The difference between a recycled label and a verified material standard is, in practice, the difference between marketing and accountability. If you want to know which sports clothing brands are genuinely working to address these issues, and how far along they actually are, we've done the research so you don't have to. Head to our buying guides for the full picture.



Notes

  1. Elastane is typically present at around five to fifteen percent of a fabric blend by weight in standard performance garments. In higher-compression pieces such as triathlon suits or race-fit bib tights, the proportion can be higher.

  2. The chemistry in brief: crude oil refining produces two key compounds (ethylene glycol and purified terephthalic acid) which are combined in a reaction to produce polyethylene terephthalate, or PET. PET is melted and forced through tiny holes called spinnerets to produce continuous filaments, which are then drawn, textured, and wound into the yarn used in fabric production.

  3. Scope 1 emissions are those produced directly by a company (for example, energy use in its own facilities). Scope 2 covers purchased energy. Scope 3 is everything else in the value chain: raw material extraction, manufacturing by suppliers, consumer use, and end-of-life disposal. For apparel brands, Scope 3 typically accounts for the large majority of total emissions.
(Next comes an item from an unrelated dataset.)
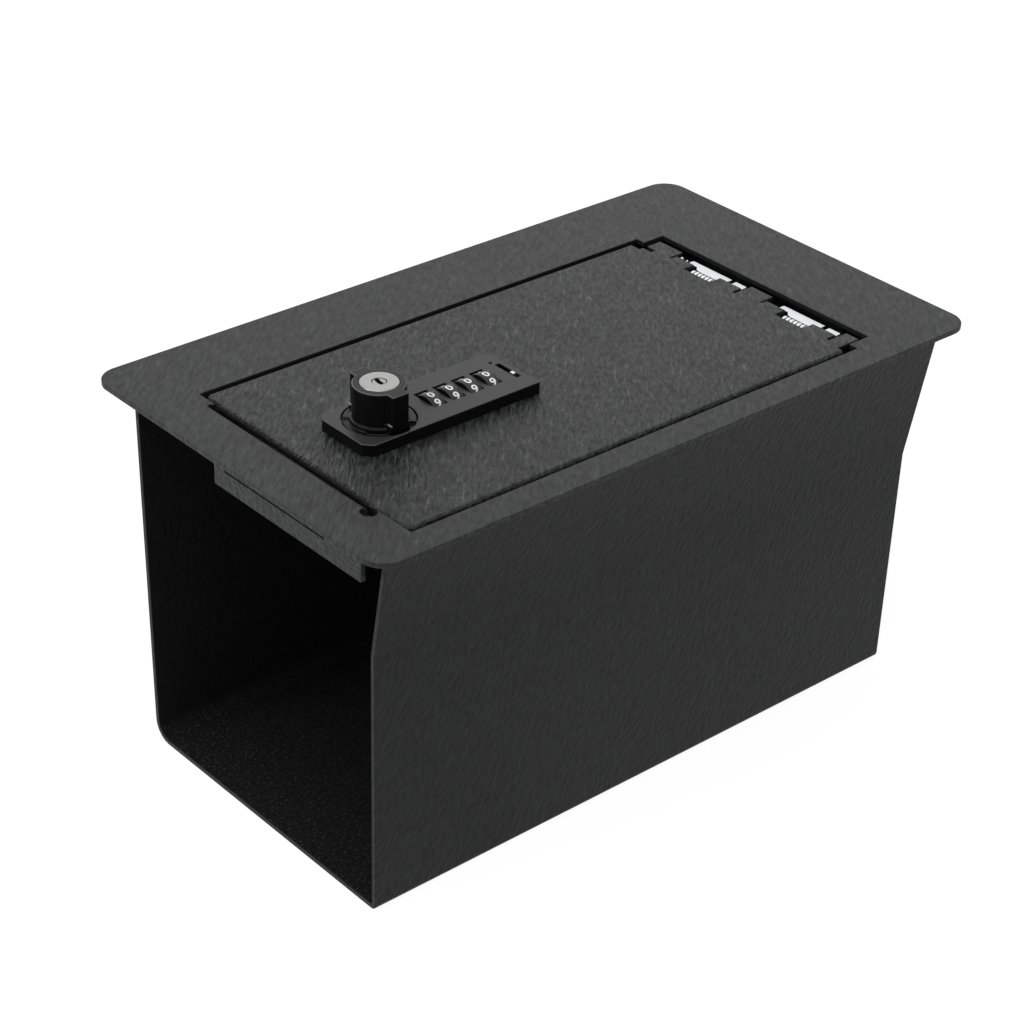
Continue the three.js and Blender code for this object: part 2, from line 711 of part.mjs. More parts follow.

  4. De Falco, F., Di Pace, E., Cocca, M. et al. The contribution of washing processes of synthetic clothes to microplastic pollution. Sci Rep 9, 6633 (2019). https://doi.org/10.1038/s41598-019-43023-x

  5. PFAS stands for per- and polyfluoroalkyl substances: a broad class of several thousand synthetic chemicals characterised by very strong carbon-fluorine bonds, which make them highly resistant to breakdown. They accumulate in the environment and in human tissue over time. Regulatory pressure on PFAS in textiles is increasing in the EU and UK.